- Qaleh Mombi Location within Iran
- Coordinates: 31°06′34″N 50°06′58″E﻿ / ﻿31.10944°N 50.11611°E
- Country: Iran
- Province: Kohgiluyeh and Boyer-Ahmad
- County: Bahmai
- District: Mombi

Population (2016)
- • Total: 668
- Time zone: UTC+3:30 (IRST)

= Qaleh Mombi =

City in Kohgiluyeh and Boyer-Ahmad province, Iran

Qaleh Mombi (قلعه ممبي) (Note: Also romanized as Qal‘eh Mombī and Qal‘eh-ye Māmbī) is a city in, and the capital of, Mombi District of Bahmai County, Kohgiluyeh and Boyer-Ahmad province, Iran.
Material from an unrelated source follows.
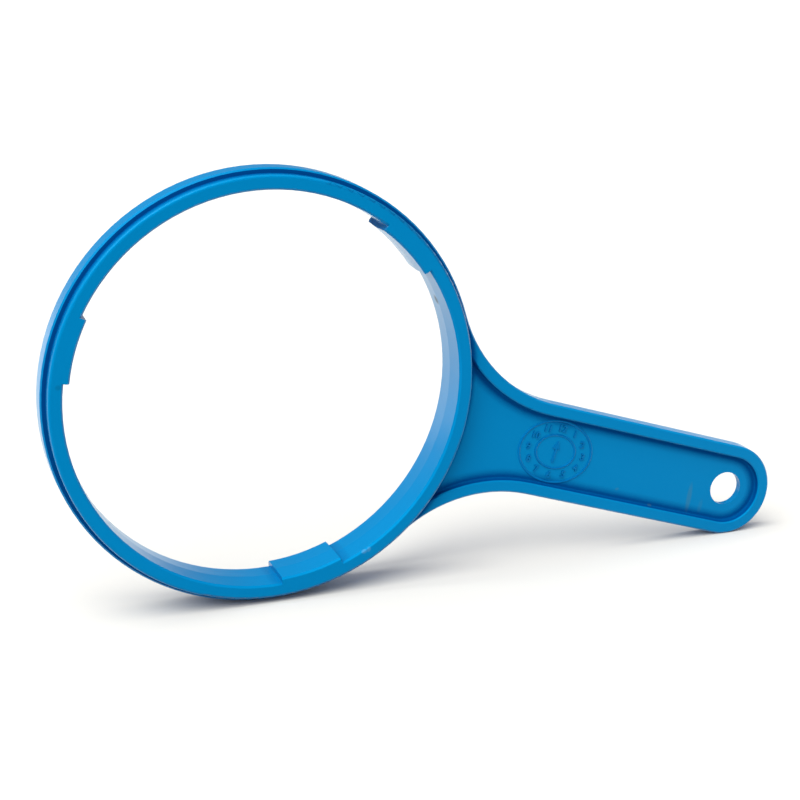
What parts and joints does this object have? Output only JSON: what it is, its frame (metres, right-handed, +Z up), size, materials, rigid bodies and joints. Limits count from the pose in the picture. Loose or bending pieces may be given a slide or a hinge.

As a village, it was the capital of Bahmai-ye Garmsiri-ye Shomali Rural District until its capital was transferred to the village of Gerd-e Kuchak.

==Demographics==
===Population===
At the time of the 2006 National Census, Qaleh Mombi's population was 849 in 180 households, when it was a village in Bahmai-ye Garmsiri-ye Shomali Rural District of Bahmai-ye Garmsiri District. (Note: Renamed Sar Asiab-e Yusefi District) The following census in 2011 counted 705 people in 166 households. The 2016 census measured the population of the village as 668 people in 156 households. It was the most populous village in its rural district.

After the census, the rural district was separated from the district in the formation of Mombi District. Qaleh Mombi was elevated to the status of a city.